Atlantics isn’t a horror movie, but a romance (there just happen to be ghosts involved). It centers on Ada (Mame Bineta Sane), a 17-year-old girl living in the Senegalese capital of Dakar, who has been arranged to marry a rich man named Omar – he offers her gifts from time to time as a vehicle of his affection, like a rose gold iPhone he hands her early on in the film. Apple product aside, she’s in love with Souleiman (Ibrahima Traoré), a young construction worker with less money and, therefore, less of a dictated future. When he sets sail for Europe to seek other work and the trip turns fatal, he returns home in a spiritual form. It’s a haunting concept, but it’s visually stunning and never terrifying.
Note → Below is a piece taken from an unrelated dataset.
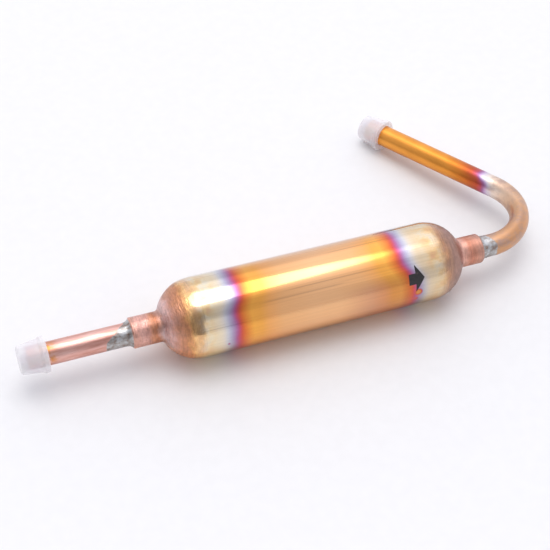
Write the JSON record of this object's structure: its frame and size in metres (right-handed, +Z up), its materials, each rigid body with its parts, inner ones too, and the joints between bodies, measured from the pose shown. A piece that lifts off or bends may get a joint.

Souleimon, like an invisible cloak, remains with Ada, even if his attempted migration led to his disappearance from her life.
It’s romantic and tender. His House is a gauntlet of terror, like being doused by ice water while stuck in a pitch-black world. Weekes’s Rial (Wunmi Mosaku) and Bol (Sope Dirisu) departed Sudan for London with hopes of, as is per usual, a better life, only to be met by imminent dread in capricious forms. They’re disrespected by (mostly white) case workers and neighbors, provided housing that would be considered ghastly to the homeless population, and haunted by forces appearing externally, yet also existing within. If they aim to escape, they could be deported for violating bail whilst seeking an appeal for asylum. If they stay and battle the creatures occupying their peeling walls, they’ll inch closer not to some sort of exodus, but demise.
It’s becoming a common trope, the idea of migration being met by horror, not because it’s easy but because it’s a notion steeped in truth. On Atlantics for MUBI Notebook, Kelli Weston wrote that “perhaps no figure is more suited to convey this two-ness, this in-betweenness, than the zombie—dead but alive—born of this rupture, the original emblem of the African diaspora.” The zombie is a plodding, drooling figure, like purgatory personified. When the migrating men in Atlantics disappear, their loved ones, for some time, don’t have knowledge of their whereabouts. They exist in a zombified state – dead but alive – to those back home and to themselves, but nevertheless, they clutch onto a sense of agency. And, fittingly, that agency is used for their spirits to come home to comfort and for comfort. They never made it to their preferred destination, and they never will.
His House strikes a creepier chord due, yes, to a plethora jump scares, but more so for how effective it is in depicting how refugees must feel when it comes to attempting to identify with a home they didn’t help to build, and one they’re hardly welcome in. There’s one particular scene close to the end of the film where a room in Rial and Bol’s house becomes populated by the Sudanese natives they left behind. But yet again, it’s within that these visions exist, and outwardly where they appear. As Odie Henderson wrote for Roger Ebert upon the film’s release, the film leaves us “with the sobering notion that trauma will always occupy a room in the houses our psyches build. To not acknowledge its presence only makes it bang harder on the walls.”
Perhaps what unites these films even more than the ethereal influences at their cores is the endless internal battle between having, not having, and wanting to have something else. Neither film is condemning the idea that resettlement can save nor ruin, and neither film is arguing that it’s exclusively through migration that people can find peace. What they do conjunctly maintain is a persistence that everyone has their home and will somehow find it. Is it in another place? Is it in one another? What exactly is a home? Like the question, “Is there always a way out?”, neither film proclaims that it knows the answer. Part of the journey is the end, and contrary to what classic fables have tried to teach us, not all conclusions can bring us resolutions.